Reproduce all of the listing below without alteration.
§
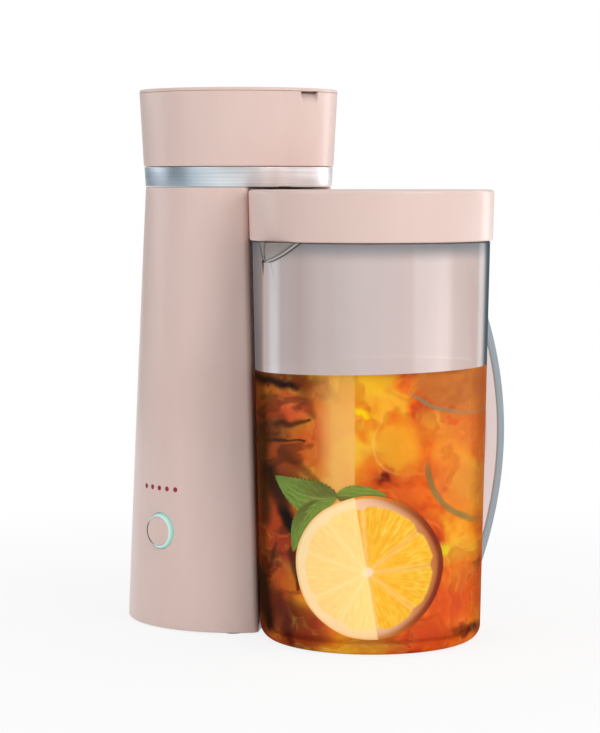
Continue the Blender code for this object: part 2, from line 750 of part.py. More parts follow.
def head_shell(tower):
    """The flared head: a cup on a neck inside the band, with the hinge's two ears."""
    step = HEAD_LOW + HEAD_WALL
    profile = [(0, HEAD_FLOOR_TOP), (NECK_INNER_RADIUS, HEAD_FLOOR_TOP),
               (NECK_INNER_RADIUS, HEAD_LOW), (head_radius(step) - HEAD_WALL, step),
               (head_radius(HEAD_HIGH) - HEAD_WALL, HEAD_HIGH),
               (head_radius(HEAD_HIGH) - EDGE_BREAK, HEAD_HIGH),
               (head_radius(HEAD_HIGH - EDGE_BREAK), HEAD_HIGH - EDGE_BREAK),
               (HEAD_BOTTOM_RADIUS, HEAD_LOW), (NECK_RADIUS, HEAD_LOW),
               (NECK_RADIUS, BAND_LOW), (0, BAND_LOW)]
    head = turned("head_shell", profile, tower)
    ear_middle = HINGE_KNUCKLE_WIDTH / 2 + GAP + HINGE_EAR_WIDTH / 2
    root_x = HINGE_X + HINGE_STANDOFF + HEAD_WALL / 2
    outline = [(root_x, HINGE_Z), (root_x, HINGE_Z - HINGE_EAR_HEIGHT)]
    outline += arc((HINGE_X, HINGE_Z), HINGE_EAR_RADIUS, math.radians(-150.0), math.radians(-360.0),
                   2 * ARC_STEPS)
    for side in (-1, 1):
        ear = standing_plate("hinge_ear", outline, HINGE_EAR_WIDTH, tower)
        ear.location = (0, side * ear_middle, 0)
        join(head, ear)
    half = HINGE_KNUCKLE_WIDTH / 2 + HINGE_EAR_WIDTH + OVERRUN
    cut(head, cylinder("ear_bore", HINGE_PIN_RADIUS + GAP, -half, half, tower,
                       (HINGE_X, 0, HINGE_Z), "Y"))
    cut(head, cylinder("fill_opening", fill_radius(), BAND_LOW - OVERRUN, HEAD_FLOOR_TOP + OVERRUN,
                       tower, (fill_place(), 0, 0), steps=MID_TURN_STEPS))
    drip_way = DRIP_BORE_RADIUS + DRIP_WALL + DRIP_CLEARANCE
    cut(head, cylinder("drip_way", drip_way, BAND_LOW - OVERRUN, HEAD_FLOOR_TOP + OVERRUN,
                       tower, (DRIP_X, 0, 0)))
    cut(head, cylinder("riser_way", RISER_RADIUS + GAP, BAND_LOW - OVERRUN,
                       HEAD_FLOOR_TOP + OVERRUN, tower, (RISER_X, RISER_Y, 0)))
    sweep = (NOTCH_WIDTH ** 2 / 4 + NOTCH_DEPTH ** 2) / (2 * NOTCH_DEPTH)
    cut(head, cylinder("finger_notch", sweep, HEAD_TOP_RADIUS - NOTCH_REACH,
                       HEAD_TOP_RADIUS + OVERRUN, tower,
                       (0, 0, TOP_LID_LOW - NOTCH_DEPTH + sweep), "X", MID_TURN_STEPS))
    return finish(head, BLUSH, 0.38)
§
Result of the task
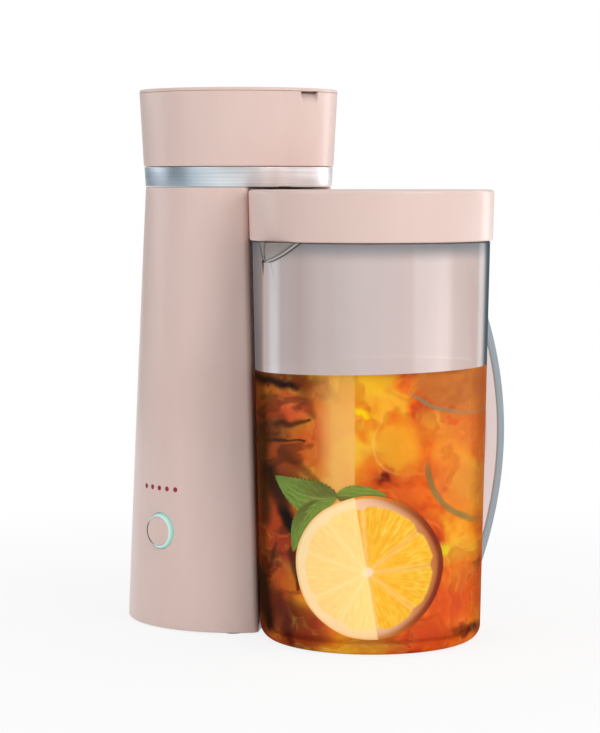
Continue the Blender code for this object: part 2, from line 750 of part.py. More parts follow.
def head_shell(tower):
    """The flared head: a cup on a neck inside the band, with the hinge's two ears."""
    step = HEAD_LOW + HEAD_WALL
    profile = [(0, HEAD_FLOOR_TOP), (NECK_INNER_RADIUS, HEAD_FLOOR_TOP),
               (NECK_INNER_RADIUS, HEAD_LOW), (head_radius(step) - HEAD_WALL, step),
               (head_radius(HEAD_HIGH) - HEAD_WALL, HEAD_HIGH),
               (head_radius(HEAD_HIGH) - EDGE_BREAK, HEAD_HIGH),
               (head_radius(HEAD_HIGH - EDGE_BREAK), HEAD_HIGH - EDGE_BREAK),
               (HEAD_BOTTOM_RADIUS, HEAD_LOW), (NECK_RADIUS, HEAD_LOW),
               (NECK_RADIUS, BAND_LOW), (0, BAND_LOW)]
    head = turned("head_shell", profile, tower)
    ear_middle = HINGE_KNUCKLE_WIDTH / 2 + GAP + HINGE_EAR_WIDTH / 2
    root_x = HINGE_X + HINGE_STANDOFF + HEAD_WALL / 2
    outline = [(root_x, HINGE_Z), (root_x, HINGE_Z - HINGE_EAR_HEIGHT)]
    outline += arc((HINGE_X, HINGE_Z), HINGE_EAR_RADIUS, math.radians(-150.0), math.radians(-360.0),
                   2 * ARC_STEPS)
    for side in (-1, 1):
        ear = standing_plate("hinge_ear", outline, HINGE_EAR_WIDTH, tower)
        ear.location = (0, side * ear_middle, 0)
        join(head, ear)
    half = HINGE_KNUCKLE_WIDTH / 2 + HINGE_EAR_WIDTH + OVERRUN
    cut(head, cylinder("ear_bore", HINGE_PIN_RADIUS + GAP, -half, half, tower,
                       (HINGE_X, 0, HINGE_Z), "Y"))
    cut(head, cylinder("fill_opening", fill_radius(), BAND_LOW - OVERRUN, HEAD_FLOOR_TOP + OVERRUN,
                       tower, (fill_place(), 0, 0), steps=MID_TURN_STEPS))
    drip_way = DRIP_BORE_RADIUS + DRIP_WALL + DRIP_CLEARANCE
    cut(head, cylinder("drip_way", drip_way, BAND_LOW - OVERRUN, HEAD_FLOOR_TOP + OVERRUN,
                       tower, (DRIP_X, 0, 0)))
    cut(head, cylinder("riser_way", RISER_RADIUS + GAP, BAND_LOW - OVERRUN,
                       HEAD_FLOOR_TOP + OVERRUN, tower, (RISER_X, RISER_Y, 0)))
    sweep = (NOTCH_WIDTH ** 2 / 4 + NOTCH_DEPTH ** 2) / (2 * NOTCH_DEPTH)
    cut(head, cylinder("finger_notch", sweep, HEAD_TOP_RADIUS - NOTCH_REACH,
                       HEAD_TOP_RADIUS + OVERRUN, tower,
                       (0, 0, TOP_LID_LOW - NOTCH_DEPTH + sweep), "X", MID_TURN_STEPS))
    return finish(head, BLUSH, 0.38)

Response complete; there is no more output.